> **Direction**
Your task is to output all the records below, word for word.

> **Information provided**
<<<<

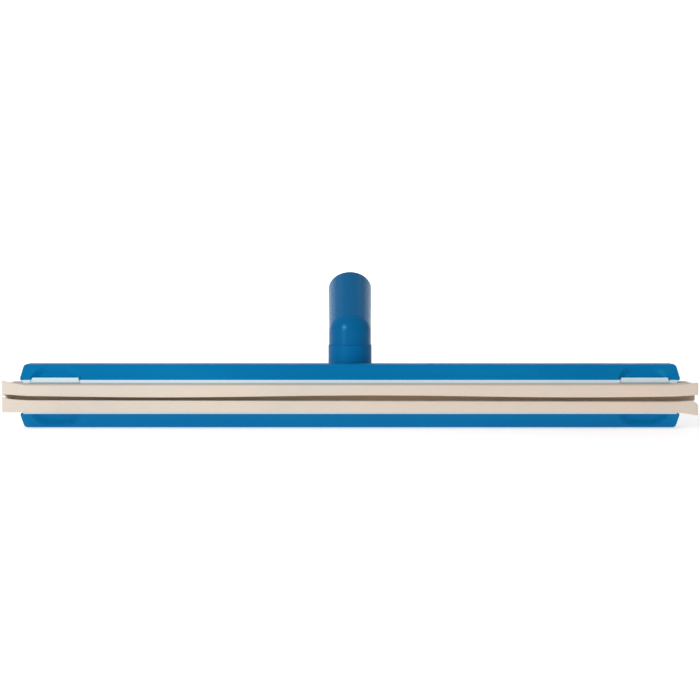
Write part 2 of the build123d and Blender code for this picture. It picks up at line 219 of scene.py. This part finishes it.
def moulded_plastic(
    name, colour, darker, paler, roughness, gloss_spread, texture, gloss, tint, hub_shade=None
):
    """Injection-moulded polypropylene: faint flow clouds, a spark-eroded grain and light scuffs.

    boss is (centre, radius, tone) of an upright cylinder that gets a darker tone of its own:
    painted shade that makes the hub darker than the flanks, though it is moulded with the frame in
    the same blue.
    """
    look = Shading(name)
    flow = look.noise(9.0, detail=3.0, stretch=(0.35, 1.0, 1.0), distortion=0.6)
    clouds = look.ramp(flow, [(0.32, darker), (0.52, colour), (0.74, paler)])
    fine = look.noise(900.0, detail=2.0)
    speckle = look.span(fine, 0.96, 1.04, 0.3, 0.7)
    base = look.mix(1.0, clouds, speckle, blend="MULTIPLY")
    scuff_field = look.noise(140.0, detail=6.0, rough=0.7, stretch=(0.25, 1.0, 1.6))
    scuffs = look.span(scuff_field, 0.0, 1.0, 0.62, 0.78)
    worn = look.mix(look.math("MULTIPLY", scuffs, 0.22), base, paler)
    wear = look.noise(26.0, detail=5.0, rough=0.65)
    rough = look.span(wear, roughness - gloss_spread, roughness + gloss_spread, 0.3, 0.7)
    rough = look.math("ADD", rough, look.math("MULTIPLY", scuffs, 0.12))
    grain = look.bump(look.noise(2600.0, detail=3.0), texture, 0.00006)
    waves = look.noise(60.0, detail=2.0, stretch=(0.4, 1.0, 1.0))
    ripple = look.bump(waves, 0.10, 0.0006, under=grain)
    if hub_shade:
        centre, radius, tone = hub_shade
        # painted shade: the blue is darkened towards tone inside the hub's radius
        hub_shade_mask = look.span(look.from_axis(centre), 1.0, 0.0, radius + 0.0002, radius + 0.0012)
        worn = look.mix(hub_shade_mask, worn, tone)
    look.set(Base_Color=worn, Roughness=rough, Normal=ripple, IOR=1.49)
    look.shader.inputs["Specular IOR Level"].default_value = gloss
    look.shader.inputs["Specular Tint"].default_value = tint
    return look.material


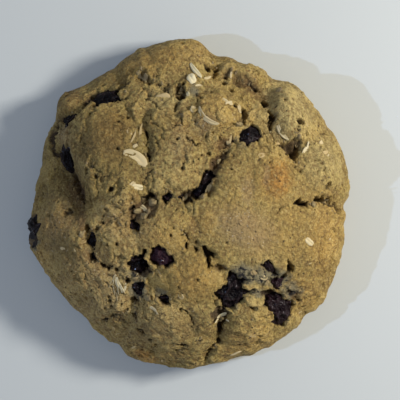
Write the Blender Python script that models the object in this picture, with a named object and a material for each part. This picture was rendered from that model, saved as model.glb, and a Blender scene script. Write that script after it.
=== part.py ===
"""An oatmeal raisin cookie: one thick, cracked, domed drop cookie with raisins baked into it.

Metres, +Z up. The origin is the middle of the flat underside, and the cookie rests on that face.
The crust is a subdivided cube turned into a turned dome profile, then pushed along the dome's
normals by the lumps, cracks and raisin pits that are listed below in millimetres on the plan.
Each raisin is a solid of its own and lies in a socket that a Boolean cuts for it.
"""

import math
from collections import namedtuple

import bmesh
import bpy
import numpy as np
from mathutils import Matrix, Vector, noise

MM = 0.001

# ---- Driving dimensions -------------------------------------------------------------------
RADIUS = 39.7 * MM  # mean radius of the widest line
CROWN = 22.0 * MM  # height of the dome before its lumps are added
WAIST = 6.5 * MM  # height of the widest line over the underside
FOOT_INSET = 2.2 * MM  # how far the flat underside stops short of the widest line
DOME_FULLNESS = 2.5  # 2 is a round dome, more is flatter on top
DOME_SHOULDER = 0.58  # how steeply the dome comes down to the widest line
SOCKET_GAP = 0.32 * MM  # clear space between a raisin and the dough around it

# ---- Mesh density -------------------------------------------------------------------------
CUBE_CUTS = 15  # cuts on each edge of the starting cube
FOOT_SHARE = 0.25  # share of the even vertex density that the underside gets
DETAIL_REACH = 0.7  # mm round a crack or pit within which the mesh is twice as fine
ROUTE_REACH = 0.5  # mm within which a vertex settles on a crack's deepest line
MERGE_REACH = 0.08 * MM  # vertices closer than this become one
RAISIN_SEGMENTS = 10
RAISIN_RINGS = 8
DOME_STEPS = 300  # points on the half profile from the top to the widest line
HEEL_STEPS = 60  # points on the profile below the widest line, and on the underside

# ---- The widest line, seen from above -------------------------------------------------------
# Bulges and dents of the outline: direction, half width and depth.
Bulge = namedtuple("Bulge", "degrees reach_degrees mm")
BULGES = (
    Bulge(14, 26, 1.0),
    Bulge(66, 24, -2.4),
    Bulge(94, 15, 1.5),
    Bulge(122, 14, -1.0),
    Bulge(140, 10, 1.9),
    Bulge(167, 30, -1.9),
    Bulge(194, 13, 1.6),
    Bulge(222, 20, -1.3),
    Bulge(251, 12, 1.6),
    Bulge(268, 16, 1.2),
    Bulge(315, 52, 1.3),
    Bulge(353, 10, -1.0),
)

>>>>

> **Exercise result**
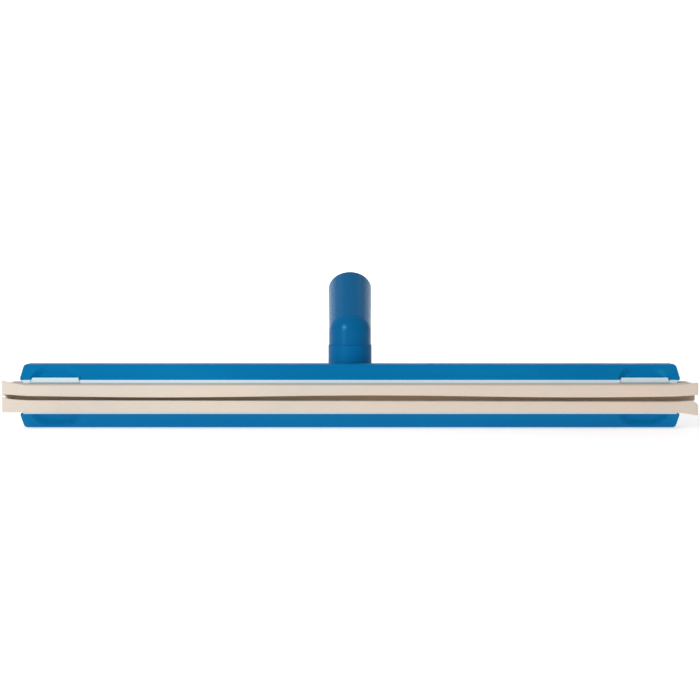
Write part 2 of the build123d and Blender code for this picture. It picks up at line 219 of scene.py. This part finishes it.
def moulded_plastic(
    name, colour, darker, paler, roughness, gloss_spread, texture, gloss, tint, hub_shade=None
):
    """Injection-moulded polypropylene: faint flow clouds, a spark-eroded grain and light scuffs.

    boss is (centre, radius, tone) of an upright cylinder that gets a darker tone of its own:
    painted shade that makes the hub darker than the flanks, though it is moulded with the frame in
    the same blue.
    """
    look = Shading(name)
    flow = look.noise(9.0, detail=3.0, stretch=(0.35, 1.0, 1.0), distortion=0.6)
    clouds = look.ramp(flow, [(0.32, darker), (0.52, colour), (0.74, paler)])
    fine = look.noise(900.0, detail=2.0)
    speckle = look.span(fine, 0.96, 1.04, 0.3, 0.7)
    base = look.mix(1.0, clouds, speckle, blend="MULTIPLY")
    scuff_field = look.noise(140.0, detail=6.0, rough=0.7, stretch=(0.25, 1.0, 1.6))
    scuffs = look.span(scuff_field, 0.0, 1.0, 0.62, 0.78)
    worn = look.mix(look.math("MULTIPLY", scuffs, 0.22), base, paler)
    wear = look.noise(26.0, detail=5.0, rough=0.65)
    rough = look.span(wear, roughness - gloss_spread, roughness + gloss_spread, 0.3, 0.7)
    rough = look.math("ADD", rough, look.math("MULTIPLY", scuffs, 0.12))
    grain = look.bump(look.noise(2600.0, detail=3.0), texture, 0.00006)
    waves = look.noise(60.0, detail=2.0, stretch=(0.4, 1.0, 1.0))
    ripple = look.bump(waves, 0.10, 0.0006, under=grain)
    if hub_shade:
        centre, radius, tone = hub_shade
        # painted shade: the blue is darkened towards tone inside the hub's radius
        hub_shade_mask = look.span(look.from_axis(centre), 1.0, 0.0, radius + 0.0002, radius + 0.0012)
        worn = look.mix(hub_shade_mask, worn, tone)
    look.set(Base_Color=worn, Roughness=rough, Normal=ripple, IOR=1.49)
    look.shader.inputs["Specular IOR Level"].default_value = gloss
    look.shader.inputs["Specular Tint"].default_value = tint
    return look.material


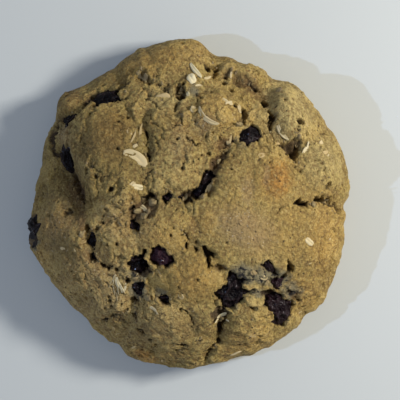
Write the Blender Python script that models the object in this picture, with a named object and a material for each part. This picture was rendered from that model, saved as model.glb, and a Blender scene script. Write that script after it.
=== part.py ===
"""An oatmeal raisin cookie: one thick, cracked, domed drop cookie with raisins baked into it.

Metres, +Z up. The origin is the middle of the flat underside, and the cookie rests on that face.
The crust is a subdivided cube turned into a turned dome profile, then pushed along the dome's
normals by the lumps, cracks and raisin pits that are listed below in millimetres on the plan.
Each raisin is a solid of its own and lies in a socket that a Boolean cuts for it.
"""

import math
from collections import namedtuple

import bmesh
import bpy
import numpy as np
from mathutils import Matrix, Vector, noise

MM = 0.001

# ---- Driving dimensions -------------------------------------------------------------------
RADIUS = 39.7 * MM  # mean radius of the widest line
CROWN = 22.0 * MM  # height of the dome before its lumps are added
WAIST = 6.5 * MM  # height of the widest line over the underside
FOOT_INSET = 2.2 * MM  # how far the flat underside stops short of the widest line
DOME_FULLNESS = 2.5  # 2 is a round dome, more is flatter on top
DOME_SHOULDER = 0.58  # how steeply the dome comes down to the widest line
SOCKET_GAP = 0.32 * MM  # clear space between a raisin and the dough around it

# ---- Mesh density -------------------------------------------------------------------------
CUBE_CUTS = 15  # cuts on each edge of the starting cube
FOOT_SHARE = 0.25  # share of the even vertex density that the underside gets
DETAIL_REACH = 0.7  # mm round a crack or pit within which the mesh is twice as fine
ROUTE_REACH = 0.5  # mm within which a vertex settles on a crack's deepest line
MERGE_REACH = 0.08 * MM  # vertices closer than this become one
RAISIN_SEGMENTS = 10
RAISIN_RINGS = 8
DOME_STEPS = 300  # points on the half profile from the top to the widest line
HEEL_STEPS = 60  # points on the profile below the widest line, and on the underside

# ---- The widest line, seen from above -------------------------------------------------------
# Bulges and dents of the outline: direction, half width and depth.
Bulge = namedtuple("Bulge", "degrees reach_degrees mm")
BULGES = (
    Bulge(14, 26, 1.0),
    Bulge(66, 24, -2.4),
    Bulge(94, 15, 1.5),
    Bulge(122, 14, -1.0),
    Bulge(140, 10, 1.9),
    Bulge(167, 30, -1.9),
    Bulge(194, 13, 1.6),
    Bulge(222, 20, -1.3),
    Bulge(251, 12, 1.6),
    Bulge(268, 16, 1.2),
    Bulge(315, 52, 1.3),
    Bulge(353, 10, -1.0),
)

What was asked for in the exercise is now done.